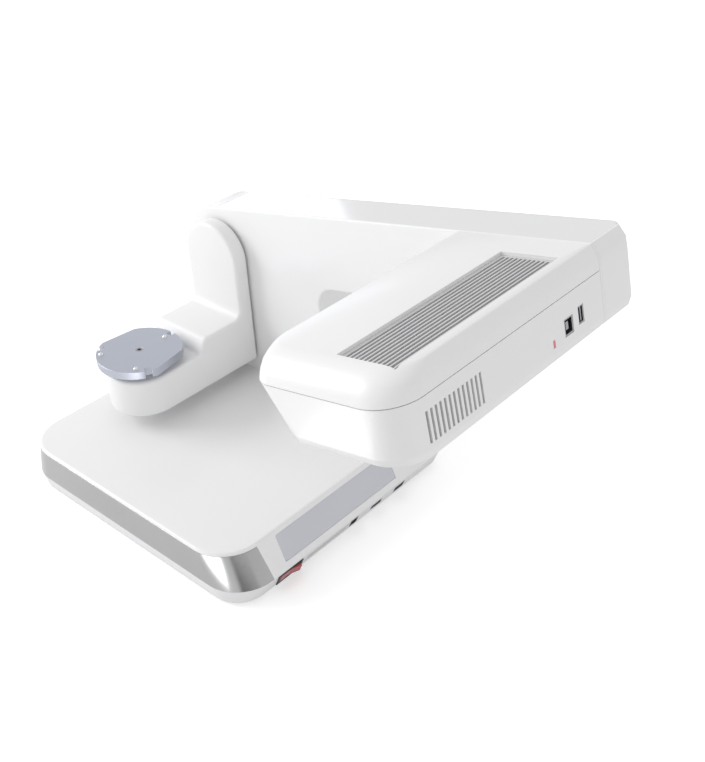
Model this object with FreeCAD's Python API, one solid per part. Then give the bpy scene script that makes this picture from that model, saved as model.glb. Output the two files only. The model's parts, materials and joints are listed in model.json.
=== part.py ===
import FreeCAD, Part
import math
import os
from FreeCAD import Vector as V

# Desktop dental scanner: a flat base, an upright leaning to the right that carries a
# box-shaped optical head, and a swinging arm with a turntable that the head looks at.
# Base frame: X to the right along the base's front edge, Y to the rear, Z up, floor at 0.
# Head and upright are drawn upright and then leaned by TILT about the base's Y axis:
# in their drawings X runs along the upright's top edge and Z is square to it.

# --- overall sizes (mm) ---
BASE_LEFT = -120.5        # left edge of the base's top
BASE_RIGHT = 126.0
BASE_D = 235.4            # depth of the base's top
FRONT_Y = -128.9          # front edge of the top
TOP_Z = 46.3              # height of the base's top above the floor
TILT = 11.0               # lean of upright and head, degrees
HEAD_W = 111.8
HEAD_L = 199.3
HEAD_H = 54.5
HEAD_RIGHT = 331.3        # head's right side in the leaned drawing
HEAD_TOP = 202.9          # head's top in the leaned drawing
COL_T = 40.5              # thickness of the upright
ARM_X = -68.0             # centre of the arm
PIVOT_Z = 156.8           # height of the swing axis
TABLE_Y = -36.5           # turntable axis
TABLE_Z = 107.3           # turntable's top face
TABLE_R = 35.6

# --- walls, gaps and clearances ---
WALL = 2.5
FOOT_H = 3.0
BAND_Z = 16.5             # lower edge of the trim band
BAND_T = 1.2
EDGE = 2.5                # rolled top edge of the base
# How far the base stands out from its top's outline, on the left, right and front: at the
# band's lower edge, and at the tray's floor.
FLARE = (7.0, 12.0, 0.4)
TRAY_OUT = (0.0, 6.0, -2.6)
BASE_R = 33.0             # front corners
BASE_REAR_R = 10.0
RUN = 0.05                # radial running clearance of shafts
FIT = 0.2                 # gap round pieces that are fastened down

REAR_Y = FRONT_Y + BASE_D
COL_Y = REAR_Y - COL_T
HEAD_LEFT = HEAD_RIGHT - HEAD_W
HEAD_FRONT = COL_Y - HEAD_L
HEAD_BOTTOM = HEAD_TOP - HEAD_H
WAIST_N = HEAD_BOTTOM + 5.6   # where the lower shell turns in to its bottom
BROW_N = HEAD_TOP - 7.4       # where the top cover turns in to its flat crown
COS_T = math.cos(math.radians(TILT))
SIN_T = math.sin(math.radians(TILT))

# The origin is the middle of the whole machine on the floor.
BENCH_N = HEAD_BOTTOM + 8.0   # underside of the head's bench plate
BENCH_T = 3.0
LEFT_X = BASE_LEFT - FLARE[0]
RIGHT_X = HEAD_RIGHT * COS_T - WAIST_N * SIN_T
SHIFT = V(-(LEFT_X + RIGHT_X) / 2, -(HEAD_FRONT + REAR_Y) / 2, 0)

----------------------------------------

Without changing anything, quote the lines from the top of the data to the line that contains "from FreeCAD import Vector as V", including that line.

# The result:
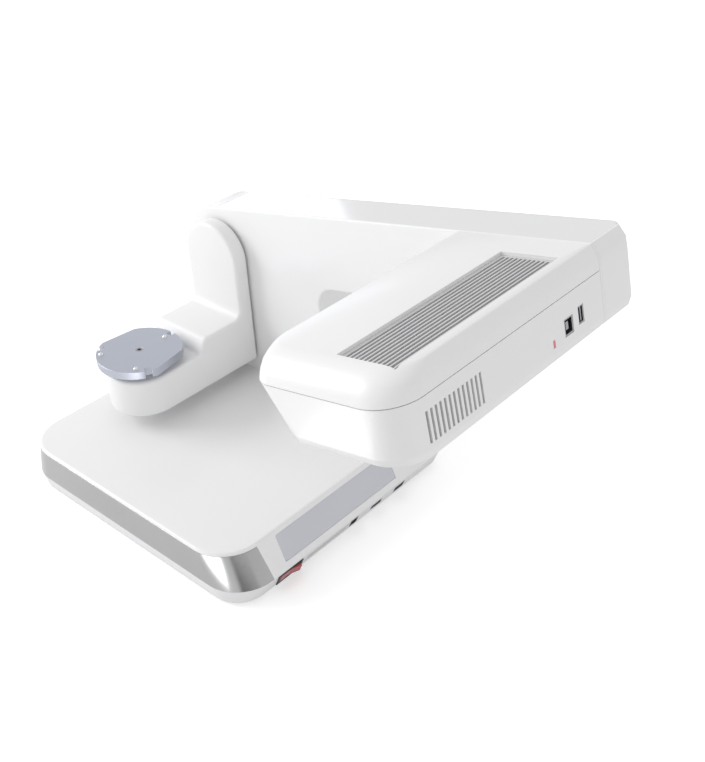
Model this object with FreeCAD's Python API, one solid per part. Then give the bpy scene script that makes this picture from that model, saved as model.glb. Output the two files only. The model's parts, materials and joints are listed in model.json.
=== part.py ===
import FreeCAD, Part
import math
import os
from FreeCAD import Vector as V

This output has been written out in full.